Writing to normalised database

Forum Moderators: open

Message Too Old, No Replies

Writing to normalised database

..as opposed to how to normalise (mysql)

wrightee

2:08 am on Nov 3, 2011 (gmt 0)

I need to log about 50K rows per day of data extracted as a CSV from adwords on a daily basis. Since most of it is repetitive keyword / campaign it's prime for normalisation.

I can find loads of posts about design for normalisation, but little about the best way to process your data for an insert.

If I have, say:

tbl_keywords: id,keyword - table of unique keywords
tbl_campaigns: id,campaign - table of unique campaign ids
tbl_performance: id,keyword_id,campaign_id,datapoint

.. and I need to process a new 50K rows of data, creating new keywords and campaigns in tbl_keywords, tbl_campaigns where appropriate and inserting the relevant keys into tbl_performance - what's the best way to do it?
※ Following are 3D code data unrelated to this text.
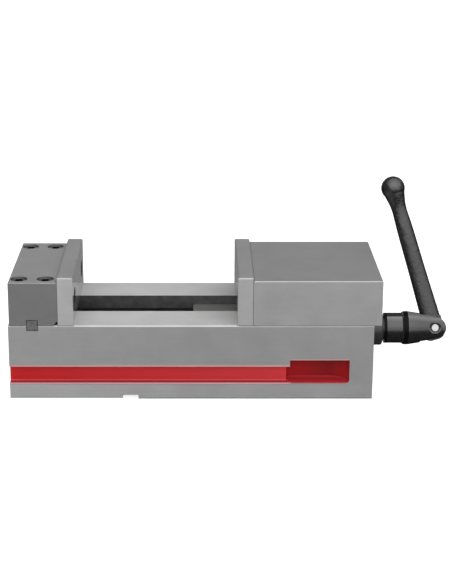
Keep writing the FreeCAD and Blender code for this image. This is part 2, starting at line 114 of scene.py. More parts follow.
# %% [markdown]
# ## What every finish asks
#
# A finish asks two things of a point: which way its face looks, because dust and wear choose
# sides, and what a noise pattern says there. Noise hardly ever leaves the span from 0.3 to 0.7,
# so a range that reads a noise starts and ends there.

# %% The way a face looks, and a colour that varies with a noise
NOISE_SPAN = {"From Min": 0.3, "From Max": 0.7}


def facing(tree):
    """How far the face looks along X, Y and Z, each from -1 to 1."""
    return node(tree, "SeparateXYZ", {0: node(tree, "TexCoord").outputs["Normal"]}).outputs


def vary(tree, colour, pattern, low, high):
    """Make a colour darker and lighter along with a pattern, by factors from low to high."""
    amount = node(tree, "MapRange", {"Value": pattern, **NOISE_SPAN, "To Min": low, "To Max": high})
    return node(tree, "VectorMath", {0: colour, 1: amount}, operation="MULTIPLY")


# %% [markdown]
# ## Zones
#
# Some finishes cover a part of a piece only: the bed's enamel, the grime in a screw hole. They
# could be painted on as a texture, but the edges between them are straight and known to a tenth
# of a millimetre, so each zone is a box, and a point takes the finish of the box that it lies
# in. The vise is alike on both sides, so the point's place is first folded onto one side.

# %% Whether a point lies in a box, given by two corners in millimetres
def folded_place(tree):
    x, y, z = node(tree, "SeparateXYZ", {0: node(tree, "TexCoord").outputs["Object"]}).outputs
    return node(tree, "CombineXYZ", {0: x, 1: node(tree, "Math", {0: y}, operation="ABSOLUTE"), 2: z})


def inside(tree, place, zone):
    """One inside the box between two corners, and zero outside it."""
    low, high = zone
    centre = [(a + b) / 2 * MM for a, b in zip(low, high)]
    half = [(b - a) / 2 * MM for a, b in zip(low, high)]
    offset = node(tree, "VectorMath", {0: place, 1: centre}, operation="SUBTRACT")
    share = node(tree, "VectorMath", {0: offset, 1: half}, operation="DIVIDE")
    away = node(tree, "VectorMath", {0: share}, operation="ABSOLUTE")
    x, y, z = node(tree, "SeparateXYZ", {0: away}).outputs
    flat = node(tree, "Math", {0: x, 1: y}, operation="MAXIMUM")
    widest = node(tree, "Math", {0: flat, 1: z}, operation="MAXIMUM")
    return node(tree, "Math", {0: widest, 1: 1.0}, operation="LESS_THAN")


def in_either(tree, place, first, second):
    return node(tree, "Math", {0: inside(tree, place, first), 1: inside(tree, place, second)},
                operation="MAXIMUM")


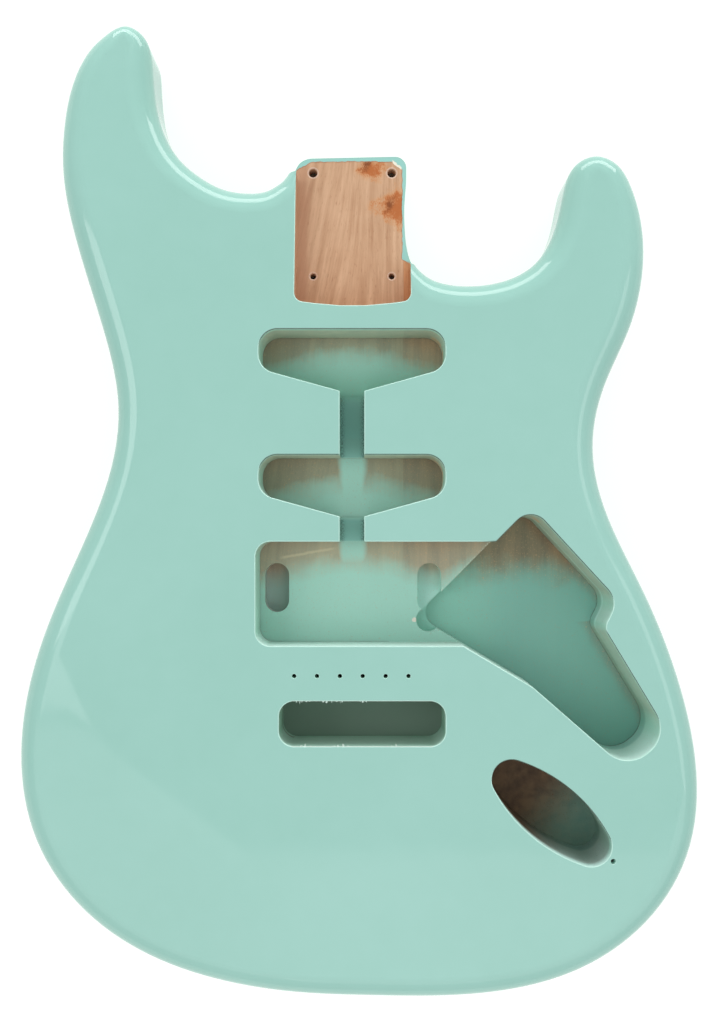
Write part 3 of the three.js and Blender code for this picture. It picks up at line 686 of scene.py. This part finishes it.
def bare_grain(at, pale, dark, lean, strips, knots):
    """A broad soft figure, straight fibres and short dark pores, with darker strips and knots."""
    leaning = (at.y - 40.0) * fade(at.x, 14.0, -12.0, 0.0, -lean)
    along = Field(node("CombineXYZ", X=at.x + leaning, Y=at.y, Z=at.z).outputs[0])
    figure = noise(along, (0.24, 0.014, 0.24), 3.0)
    at.fibres = noise(along, (1.5, 0.09, 1.5), 4.0)
    at.pores = noise(along, (3.2, 0.3, 3.2))
    tone = at.fibres * 0.3 + (figure * 0.75 + at.cloud * 0.15)
    wood = ramp(tone, [(0.45, dark), (0.75, pale)])
    wood = paint(wood, dark, fade(at.pores, 0.37, 0.30, 0.0, 0.35), "MULTIPLY")
    for start, end, share, tint in strips:
        edge = figure * (2 * abs(end - start)) + at.x
        wood = paint(wood, tint, fade(edge, start, end, 0.0, share))
    shaken = at.ragged * 1.7 + (at.speckle * 1.2 - 1.45)
    for (middle_x, middle_y), wide, high, fan, (heart_x, heart_y) in knots:
        across = (at.x - middle_x) * (1 / wide)
        along = (at.y - middle_y) * (1 / high) * (least(across, 0.0) * -fan + 1.0)
        reach = length_of(across, along) + shaken
        wood = paint(wood, srgb(206, 144, 90), fade(reach, 1.4, 0.7, 0.0, 0.6))
        wood = paint(wood, srgb(180, 100, 48), fade(reach, 1.05, 0.4, 0.0, 0.9))
        across = from_line(at, (heart_x, heart_y), (heart_x + 2.1, heart_y + 3.0)) * 0.34
        along = from_line(at, (heart_x, heart_y), (heart_x + 3.0, heart_y - 2.1)) * 0.2
        core = length_of(across, along) + shaken
        wood = paint(wood, srgb(118, 64, 34), fade(core, 1.0, 0.1, 0.0, 0.8))
    for line, radius in bolt_rows:
        ring = length_of(at.side - bolt_side, at.y - line)
        ring = fade(ring, radius + 0.9, radius + 0.5) * at.is_floor
        wood = paint(wood, srgb(226, 204, 188), ring * 0.55)
    return wood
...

Thanks in advance for your advice.

Jstanfield

1:36 pm on Nov 3, 2011 (gmt 0)

Take a look at LOAD DATA INFILE:
[dev.mysql.com...]

IDEA 1:
If you're doing 50K of rows at once, I'd consider breaking the data into CSVs in which the CSV values align with the table columns.


LOAD DATA INFILE 'campaigns.csv' 
 INTO 'tbl_campaigns' 
 FIELDS TERMINATED BY ',' 
 OPTIONALLY ENCLOSED BY '"' 
 LINES TERMINATED BY '\n';

LOAD DATA INFILE 'keywords.csv' 
 INTO 'tbl_keywords' 
 FIELDS TERMINATED BY ',' 
 OPTIONALLY ENCLOSED BY '"' 
 LINES TERMINATED BY '\n';

LOAD DATA INFILE 'performance.csv' 
 INTO 'tbl_performance' 
 FIELDS TERMINATED BY ',' 
 OPTIONALLY ENCLOSED BY '"' 
 LINES TERMINATED BY '\n';

IDEA 2:
If you can't or don't want to break your 50K-row CSV into individual CSVs, as suggested in idea #1, then you can make an import table.


CREATE TABLE adwords_csv_import (campaign_id INT, keyword VARCHAR(100),datapoint VARCHAR(100);
CREATE INDEX by_keyword ON adwords_csv_import(keyword);

lay out the import table's columns exactly like the CSV.

then load your CSV into that table


LOAD DATA INFILE 'adwords.csv' 
 INTO 'adwords_csv_import' 
 FIELDS TERMINATED BY ',' 
 OPTIONALLY ENCLOSED BY '"' 
 LINES TERMINATED BY '\n';

then insert the new stuff:
SLOW but simple, using a not-in clause


INSERT tbl_keywords (
 SELECT adwords_csv_import.keyword
 FROM adwords_csv_import
 WHERE adwords_csv_import.keyword NOT IN (
 SELECT DISTINCT keyword FROM tbl_keywords
 )
)

FAST, using a left join


INSERT tbl_keywords (
 SELECT adwords_csv_import.keyword
 FROM adwords_csv_import
 LEFT JOIN tbl_keywords ON tbl_keywords.keyword = adwords_csv_import.keyword
 WHERE tbl_keywords.keyword IS NULL
)

and so forth, importing keywords, campaigns, datapoints.

Then truncate the table (quickly delete all rows) when you're done, so it's empty and ready to use next time.


TRUNCATE TABLE adwords_csv_import

wrightee

9:32 am on Nov 4, 2011 (gmt 0)

Thanks for the input, both interesting.

The bit I'm really looking to understand is how to most efficiently write the tbl_keywords.id & tbl_campaigns.id in the tbl_performance.keyword_id / campaign_id columns after updating tbl_keywords/tbl_campaigns.

wrightee

10:27 am on Nov 4, 2011 (gmt 0)

Got it:

1: Load CSV into tmp table with extra columns for normalisation (e.g. keyword_id,campaign_id)

2: INSERT IGNORE INTO tbl_keywords (keyword) SELECT DISTINCT (keyword) FROM tmp

3: UPDATE tmp.keyword_id SET keyword_id= (SELECT.. etc)

And finally populate tbl_performance with new data in tmp, using normalised columns instead of raw data and truncate the tmp table.

All seems to work very fast.